Critically, the debate regarding the generality of the findings beyond the interactions for which Finn and Achilles (1990) tested is either disconnected from the statistical analyses used to establish the effect or essentially qualitative—the sample is characterized as representative or not. For example, the statistical comparison of schools in the Tennessee class size study with other schools in Tennessee may suggest surface similarity, but it does not quantify how results may be different if a sample more representative of all schools in Tennessee had been used. Similarly, critics suggesting that education in Tennessee is not like that in regions such as California (e.g., Hanushek 1999) use qualitative terms; they do not quantify the differences between their target population and the sample necessary to invalidate the inference that small classes generally improve achievement.

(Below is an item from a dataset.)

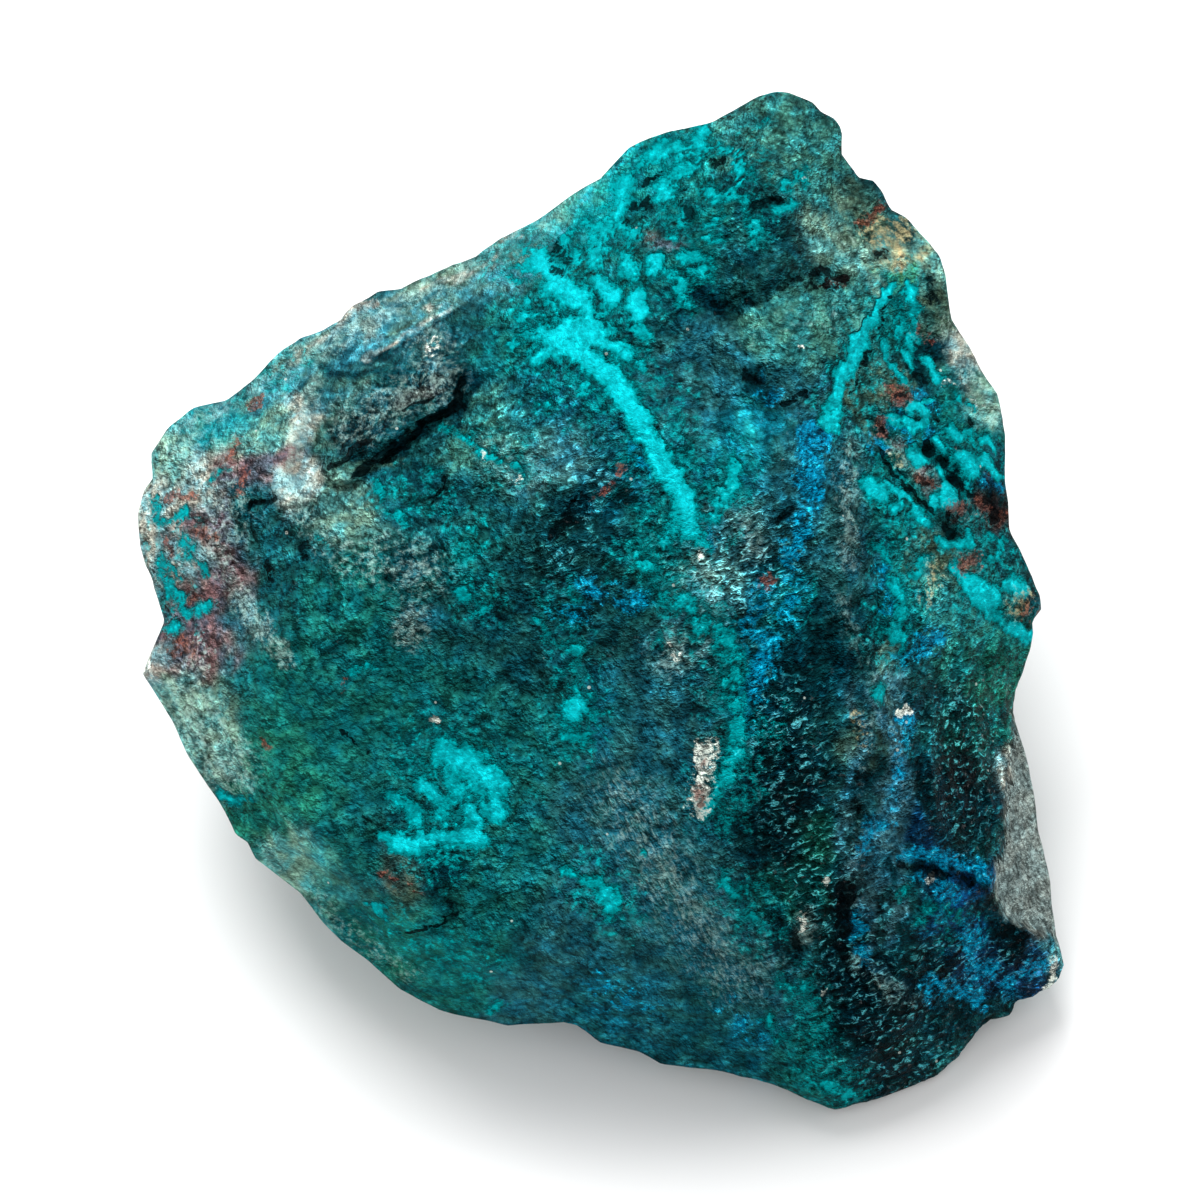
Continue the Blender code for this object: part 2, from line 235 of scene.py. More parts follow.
def along_course(u: np.ndarray, v: np.ndarray, course: np.ndarray) -> tuple[np.ndarray, np.ndarray, np.ndarray]:
    """Measure places against a course of straight steps.

    For each step the nearest point is the foot of the perpendicular, held between the step's ends; the nearest of
    all the steps counts.

    Args:
        u: places across, millimetres.
        v: places up, millimetres.
        course: corners of the course, millimetres.

    Returns:
        The distance, the side (positive to the left of the way) and the share of the way along.
    """
    if len(course) == 1:
        return np.hypot(u - course[0, 0], v - course[0, 1]), np.ones(u.shape), np.full(u.shape, 0.5)
    nearest = np.full(u.shape, 1e9)
    side = np.zeros(u.shape)
    share = np.zeros(u.shape)
    steps = np.diff(course, axis=0)
    lengths = np.hypot(steps[:, 0], steps[:, 1])
    passed = 0.0
    for start, step, length in zip(course[:-1], steps, lengths):
        way = step / length
        du = u - start[0]
        dv = v - start[1]
        reach = np.clip(du * way[0] + dv * way[1], 0.0, length)
        distance = np.hypot(du - reach * way[0], dv - reach * way[1])
        closer = distance < nearest
        nearest = np.where(closer, distance, nearest)
        side = np.where(closer, np.sign(way[0] * dv - way[1] * du), side)
        share = np.where(closer, (passed + reach) / lengths.sum(), share)
        passed += length
    return nearest, side, share


def fade_ends(share: np.ndarray, length: float) -> np.ndarray:
    """Fade a feature out at both ends of its course."""
    return smooth_step(share, 0.0, length) * smooth_step(1.0 - share, 0.0, length)


def depth_inside(u: np.ndarray, v: np.ndarray, border: np.ndarray) -> np.ndarray:
    """Distance to a closed border, positive inside it, by counting crossings of a level line.

    Args:
        u: places across, millimetres.
        v: places up, millimetres.
        border: corners of the border, millimetres.

    Returns:
        Signed distances in millimetres.
    """
    closed = np.vstack([border, border[:1]])
    distance = along_course(u, v, closed)[0]
    inside = np.zeros(u.shape, dtype=bool)
    for (u_a, v_a), (u_b, v_b) in zip(closed[:-1], closed[1:]):
        if v_a != v_b:
            spans = (v_a > v) != (v_b > v)
            inside ^= spans & (u < (u_b - u_a) * (v - v_a) / (v_b - v_a) + u_a)
    return np.where(inside, distance, -distance)


# ----- The stone's form -----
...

Thus, in this article, we develop indices of how robust an inference is by quantifying the sample conditions necessary to make an inference invalid.

In Section 2 we present theoretical motivations for robustness indices; in Section 3 we define an ideal or perfectly representative sample that includes cases from a potentially unobserved population as well as the observed cases; in Section 4 we derive robustness indices for the representation of a sample in terms of the sample recomposition; in Section 5 we apply our indices to the Tennessee class size study; in Section 6 we relate our indices to discussions of the theoretical breadth of external validity; in Section 7 we consider a baseline for our indices in terms of whether there must be a statistical difference between estimates from the observed and unobserved populations to make the original inference invalid; in Section 8 we consider a Bayesian motivation for our indices; in Section 9 we compare with other procedures. In the discussion we emphasize the value of quantifying robustness, use of various quantitative thresholds for inference and consider possible extensions. The conclusion extends a metaphor of a bridge between statistical and causal inference (Cornfield and Tukey 1956).